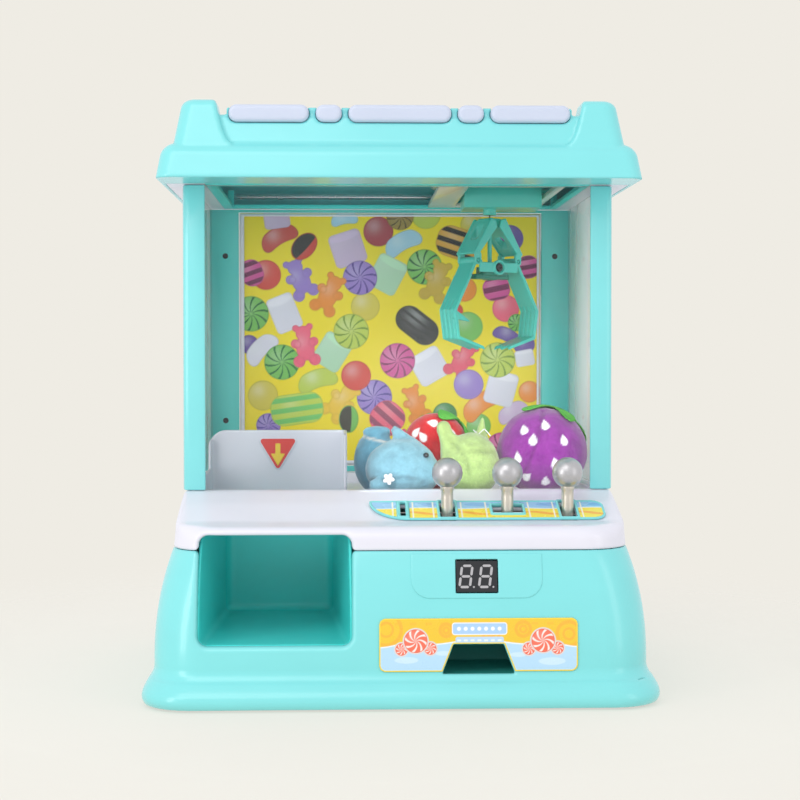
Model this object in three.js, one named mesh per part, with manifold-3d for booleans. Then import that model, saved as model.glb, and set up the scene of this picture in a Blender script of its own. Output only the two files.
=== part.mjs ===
// Table-top claw crane machine: a toy cabinet with a driven gantry, a hanging
// two-finger claw, three joysticks and a bin of stuffed prizes.
// Units are millimetres, +Z is up and the front faces -Y. The origin is on the
// ground, under the middle of the machine.
import * as THREE from "three";
import { mergeVertices } from "three/addons/utils/BufferGeometryUtils.js";
import Module from "manifold-3d";

const wasm = await Module();
wasm.setup();

// ---------------------------------------------------------------- driving dimensions
const WALL = 2.4; // moulded shell thickness
const GAP = 0.35; // air between neighbouring pieces
const ARC_STEPS = 5; // straight pieces in one rounded corner of a loft
const CURVE_STEPS = 2; // half the straight pieces in one arc of an outline

const FOOT_HEIGHT = 1.5;
const SHELL_BOTTOM = 1.2;
const BASE_TOP = 92.2;
const LEDGE = 123.2; // top of the deck, where posts and windows stand
const BIN_FLOOR = 115.5;
const CABINET_TOP = 315.8;
const ROOF_BOTTOM = 316.2;
const ROOF_SHOULDER = 338;
const ROOF_PANEL_TOP = 360.3;
const ROOF_TOP = 365.2;
const ROOF_CORNER = 10;

const BODY_X = 148.9; // half width of the base above the plinth
const BODY_FRONT = -128;
const BODY_REAR = 131.5;
const BODY_CORNER = 30;
const BODY_WAIST = 25; // height where the plinth flare ends and the taper starts
const TOP_INSET = 10.8; // how far the base leans in at its top
const PLINTH_FLARE = 6.6;
const PLINTH_WIDEST = 6;
const PLINTH_FRONT_FLARE = 9.5;
const PLINTH_REAR_FLARE = 6;

const POST_X = 136; // outer face of the corner posts
const POST_WIDTH = 14;
const POST_FRONT = -49.5;
const REAR_WALL = 126;
const WELL_X = 126; // half width of the hole in the deck that takes the bin
const WELL_FRONT = -43;
const WELL_REAR = 121;

const ROOF_X = 149;
const ROOF_FRONT = -91.5;
const ROOF_REAR = 136.5;

const OUTLET = { left: -121, right: -30, bottom: 37.2, top: 101.5, radius: 6 };
const CHUTE = { left: -125.2, right: -32.6, front: -42.2, rear: 20.6, top: 158.6, wall: 2 };
const DISPLAY = { x: 44, z: 77.5, width: 25, height: 19, depth: 7 };
const LABEL = { left: -14, right: 103.3, bottom: 22.2, top: 53.4, radius: 4 };
const COIN_RETURN = { bottom: 21, top: 37.6, x: 44.7, bottomHalf: 21, topHalf: 14.5 };

const CONSOLE = { left: -19, right: 126, rear: -69.5, rearZ: 116.8, front: -94.5, frontZ: 107.4 };
const COIN_SLOT_X = 1.5;
const STICKS = [
  { name: "left", x: 28.9, swing: "y" },
  { name: "middle", x: 66, swing: "x" },
  { name: "right", x: 103.2, swing: "y" },
];
const STICK_Y = -82;
const STICK_PIVOT = 90;
const STICK_RADIUS = 3.75;
const KNOB_RADIUS = 9.5;
const KNOB_Z = 136.2;

const CLAW = { x: 67, y: 56, turn: THREE.MathUtils.degToRad(35), top: 303.7, pivotZ: 274, pivotR: 18 };
const RAIL_RADIUS = 2;
const RAIL_Z = 325;
const RAIL_FRONT = -43.7;
const RAIL_REAR = 121.1;
const BRIDGE = { left: 27, right: 108, front: -37, rear: 116, bottom: 316.7, top: 319.5 };
const BRIDGE_OPENING = { left: 46, right: 103, front: -30, rear: 109 };
const CARRIAGE = { left: 48, right: 101, front: 36, rear: 76, bottom: 310, top: 330, wall: 1.8 };

const DOOR = { x: 111, bottom: 128, top: 313.4, inner: 126.4, outer: 129.6 };
const DOOR_HINGE = { x: 113.5, y: 134, radius: 3.2, bore: 1.8, pin: 1.5 };
const BATTERY = { left: 20, right: 110, bottom: 25, top: 75, front: 62 };
const SWITCH = { x: -63, z: 44 };

// ---------------------------------------------------------------- materials
function plastic(color, roughness, metalness = 0) {
  return new THREE.MeshStandardMaterial({ color, roughness, metalness });
}

function clearPlastic() {
  const material = plastic(0xe8f6f6, 0.08);
  material.transparent = true;
  material.opacity = 0.25;
  return material;
}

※

What you will do:
Quote the listing word for word from its first line through the line in which "const PLINTH_REAR_FLARE = 6;" appears.

Problem solution:
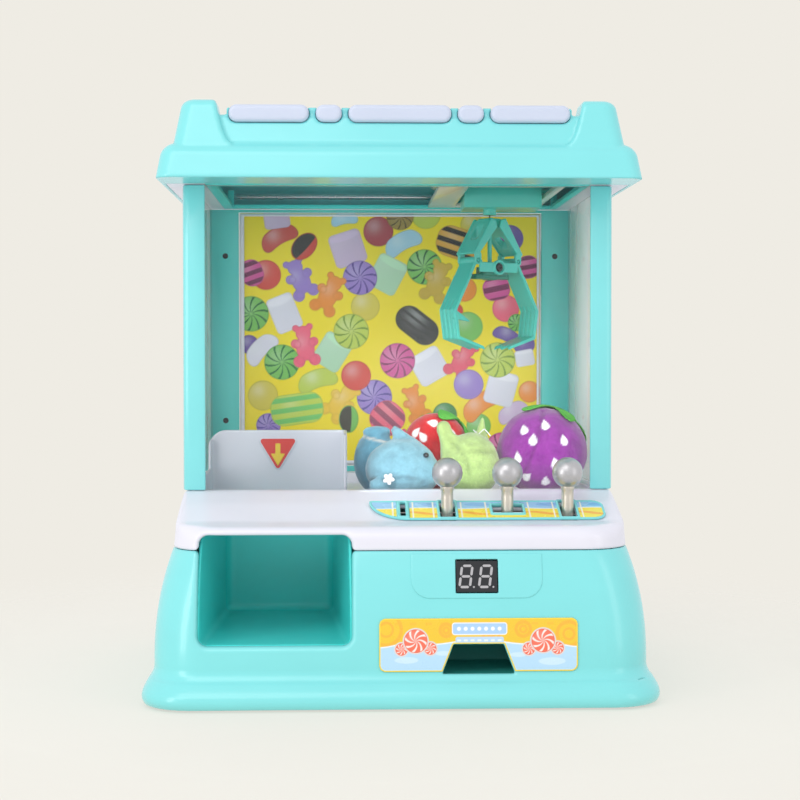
Model this object in three.js, one named mesh per part, with manifold-3d for booleans. Then import that model, saved as model.glb, and set up the scene of this picture in a Blender script of its own. Output only the two files.
=== part.mjs ===
// Table-top claw crane machine: a toy cabinet with a driven gantry, a hanging
// two-finger claw, three joysticks and a bin of stuffed prizes.
// Units are millimetres, +Z is up and the front faces -Y. The origin is on the
// ground, under the middle of the machine.
import * as THREE from "three";
import { mergeVertices } from "three/addons/utils/BufferGeometryUtils.js";
import Module from "manifold-3d";

const wasm = await Module();
wasm.setup();

// ---------------------------------------------------------------- driving dimensions
const WALL = 2.4; // moulded shell thickness
const GAP = 0.35; // air between neighbouring pieces
const ARC_STEPS = 5; // straight pieces in one rounded corner of a loft
const CURVE_STEPS = 2; // half the straight pieces in one arc of an outline

const FOOT_HEIGHT = 1.5;
const SHELL_BOTTOM = 1.2;
const BASE_TOP = 92.2;
const LEDGE = 123.2; // top of the deck, where posts and windows stand
const BIN_FLOOR = 115.5;
const CABINET_TOP = 315.8;
const ROOF_BOTTOM = 316.2;
const ROOF_SHOULDER = 338;
const ROOF_PANEL_TOP = 360.3;
const ROOF_TOP = 365.2;
const ROOF_CORNER = 10;

const BODY_X = 148.9; // half width of the base above the plinth
const BODY_FRONT = -128;
const BODY_REAR = 131.5;
const BODY_CORNER = 30;
const BODY_WAIST = 25; // height where the plinth flare ends and the taper starts
const TOP_INSET = 10.8; // how far the base leans in at its top
const PLINTH_FLARE = 6.6;
const PLINTH_WIDEST = 6;
const PLINTH_FRONT_FLARE = 9.5;
const PLINTH_REAR_FLARE = 6;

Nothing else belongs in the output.